Но вот молящиеся выходят на площадь, и белый цвет их рубашек смешивается с красным цветом знамен. В Шклове, Быхове и других местах религиозные евреи не вынесли осквернения святого дня. Произошли столкновения, но арестованы и отправлены в ревтрибунал были именно евреи, а не бесчинствовавшие "демонстранты".

Яростно громила субботу и праздники газета на идиш "Дер Эмес" и ее неутомимый редактор, Моше Литваков. Он был одержим одной заботой: разоблачить и пригвоздить к позорному столбу всех тех, кто блюдет традиции, чтит субботу, отмечает еврейские праздники. Казалось, Литваков пишет не чернилами, а ненавистью. Непонятно было, как человек может накопить столько злобы. Но Литваков все писал и писал, типография исправно печатала, газета выходила по расписанию…

И вдруг в стенах официозного "Эмеса" произошло невероятное событие! В дни Рош-ха-Шана и Йом-Киппура 1922 года работники газеты отказались выйти на работу! Вот тебе на! Литваков взбесился не на шутку: как такое могло случиться!? Добро бы еще конфуз произошел где-нибудь в захолустном местечке… Но здесь – в редакции самой передовой еврейской газеты, со страниц которой из номера в номер призывают не поддаваться влиянию обветшавших реакционных символов, восстать против духа мрачного средневековья, не поститься в Йом-Киппур, навсегда заглушить контрреволюционные звуки шофара… – именно здесь?!! Это выглядело невероятным, но именно в литваковской газете печатники наотрез отказались работать в Рош-ха-Шана! Неужели они еще и чтут Йом-Киппур, соблюдают субботу и учат своих детей ивриту?! Впору тут было сказать: "Господи, спаси!" – но разве мог Литваков произнести столь реакционную фразу?

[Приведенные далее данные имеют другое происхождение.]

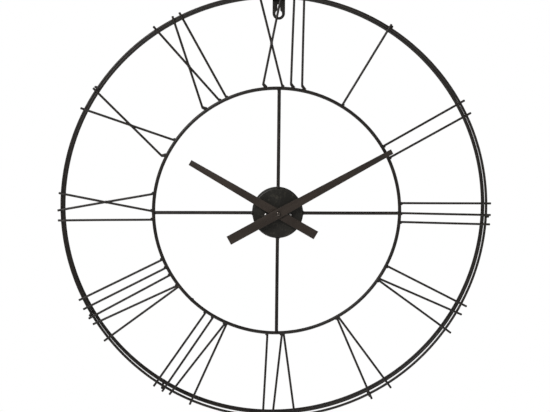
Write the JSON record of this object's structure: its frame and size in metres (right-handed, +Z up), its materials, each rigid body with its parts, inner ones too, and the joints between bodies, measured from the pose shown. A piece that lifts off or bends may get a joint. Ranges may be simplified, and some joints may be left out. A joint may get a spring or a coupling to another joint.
{
  "type": "wall clock",
  "caption": "Large open wall clock of black wire: Roman numerals of thin rods between an inner ring and a three-wire rim, hub with battery movement, two flat hands.",
  "frame": {"origin": "back face of the hanger plate, on its middle line, 4 mm above the top of the keyhole slot; this face lies on the wall", "axes": "+Z up, +X to the right as seen from the front, +Y into the wall (the dial faces -Y); the spindle axis is parallel to Y at z = -369.5 mm"},
  "size_m": [0.7703, 0.0481, 0.7705],
  "materials": {
    "black_wire": "satin brown-black powder coat on steel wire",
    "black_sheet": "satin olive-black powder coat on steel sheet",
    "hand_enamel": "satin dark brown enamel on sheet metal",
    "black_plastic": "fine spark-eroded black moulding",
    "white_nylon": "smooth natural nylon",
    "brass": "turned brass",
    "steel": "stamped electrical steel",
    "copper": "enamelled copper winding",
    "board_green": "solder mask",
    "cell_wrap": "printed-free cell sleeve",
    "magnet_black": "bonded magnet"
  },
  "bodies": {
    "root": {"numeral_1_i": "black_wire", "numeral_2_i_a": "black_wire", "numeral_2_i_b": "black_wire", "numeral_3_i_a": "black_wire", "numeral_3_i_b": "black_wire", "numeral_3_i_c": "black_wire", "numeral_4_i": "black_wire", "numeral_4_v": "black_wire", "numeral_5_v": "black_wire", "numeral_6_v": "black_wire", "numeral_6_i": "black_wire", "numeral_7_v": "black_wire", "numeral_7_i_a": "black_wire", "numeral_7_i_b": "black_wire", "numeral_8_v": "black_wire", "numeral_8_i_a": "black_wire", "numeral_8_i_b": "black_wire", "numeral_8_i_c": "black_wire", "numeral_9_i": "black_wire", "numeral_9_x": "black_wire", "numeral_10_x": "black_wire", "numeral_11_x": "black_wire", "numeral_11_i": "black_wire", "numeral_12_x": "black_wire", "numeral_12_i_a": "black_wire", "numeral_12_i_b": "black_wire", "front_ring": "black_wire", "middle_ring": "black_wire", "rear_ring": "black_wire", "inner_ring": "black_wire", "spoke_top": "black_wire", "spoke_right": "black_wire", "spoke_bottom": "black_wire", "spoke_left": "black_wire", "standoff_1": "black_wire", "standoff_2": "black_wire", "standoff_3": "black_wire", "standoff_4": "black_wire", "standoff_5": "black_wire", "hanger_plate": "black_sheet", "hub_cup": "black_sheet", "movement_case": "black_plastic", "movement_cover": "black_plastic", "washer": "brass", "neck_nut": "brass", "stator": "steel", "coil": "copper", "circuit_board": "board_green"},
    "minute": {"centre_wheel": "white_nylon", "minute_hand": "hand_enamel", "cap_nut": "hand_enamel"},
    "hour": {"hour_wheel": "white_nylon", "hour_hand": "hand_enamel"},
    "setting": {"setting_wheel": "white_nylon", "setting_knob": "black_plastic"},
    "third": {"third_wheel": "white_nylon"},
    "second": {"second_wheel": "white_nylon"},
    "step": {"step_wheel": "white_nylon"},
    "rotor": {"rotor": "magnet_black"},
    "cell": {"battery": "cell_wrap"}
  },
  "joints": [
    {"name": "minute_spin", "type": "hinge", "parent": "root", "child": "minute", "pos_m": [0, -0.03, -0.3695], "axis": [0, 1, 0], "continuous": true},
    {"name": "hour_spin", "type": "hinge", "parent": "root", "child": "hour", "pos_m": [0, -0.03, -0.3695], "axis": [0, 1, 0], "continuous": true},
    {"name": "setting_spin", "type": "hinge", "parent": "root", "child": "setting", "pos_m": [0.012, -0.03, -0.3695], "axis": [0, 1, 0], "continuous": true},
    {"name": "third_spin", "type": "hinge", "parent": "root", "child": "third", "pos_m": [-0.00935, -0.03, -0.3641], "axis": [0, 1, 0], "continuous": true},
    {"name": "second_spin", "type": "hinge", "parent": "root", "child": "second", "pos_m": [0, -0.03, -0.3695], "axis": [0, 1, 0], "continuous": true},
    {"name": "step_spin", "type": "hinge", "parent": "root", "child": "step", "pos_m": [0.00446, -0.03, -0.36111], "axis": [0, 1, 0], "continuous": true},
    {"name": "rotor_spin", "type": "hinge", "parent": "root", "child": "rotor", "pos_m": [0.01108, -0.03, -0.35759], "axis": [0, 1, 0], "continuous": true},
    {"name": "battery_slide", "type": "slide", "parent": "root", "child": "cell", "axis": [0, 1, 0], "range_m": [0, 0.018]}
  ],
  "couplings": [
    {"joint": "hour_spin", "follows": "minute_spin", "ratio": 0.083333},
    {"joint": "setting_spin", "follows": "minute_spin", "ratio": -0.33333},
    {"joint": "third_spin", "follows": "minute_spin", "ratio": -8},
    {"joint": "second_spin", "follows": "minute_spin", "ratio": 60},
    {"joint": "step_spin", "follows": "minute_spin", "ratio": -450},
    {"joint": "rotor_spin", "follows": "minute_spin", "ratio": 1800}
  ]
}
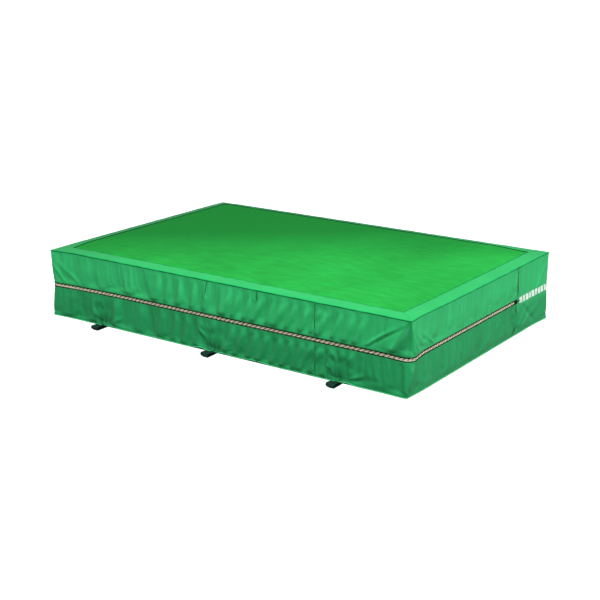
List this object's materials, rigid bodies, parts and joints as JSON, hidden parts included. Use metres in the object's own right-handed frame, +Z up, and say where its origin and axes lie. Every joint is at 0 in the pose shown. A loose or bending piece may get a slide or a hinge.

Вместе с тем следует отметить, что, убивая иврит, еврейские большевики из Евкома и Евсекции не покладая рук расчищали пространство для расцвета идиша. В городах и местечках открывались школы на идише, институты и техникумы для учителей, народные университеты, ремесленные курсы, детские сады, интернаты, летние лагеря, клубы, библиотеки, спортивные площадки, хоровые ансамбли, оркестры, драматические студии, театры, литературные кружки. Выходило в свет большое количество газет, журналов, учебников, литературных произведений.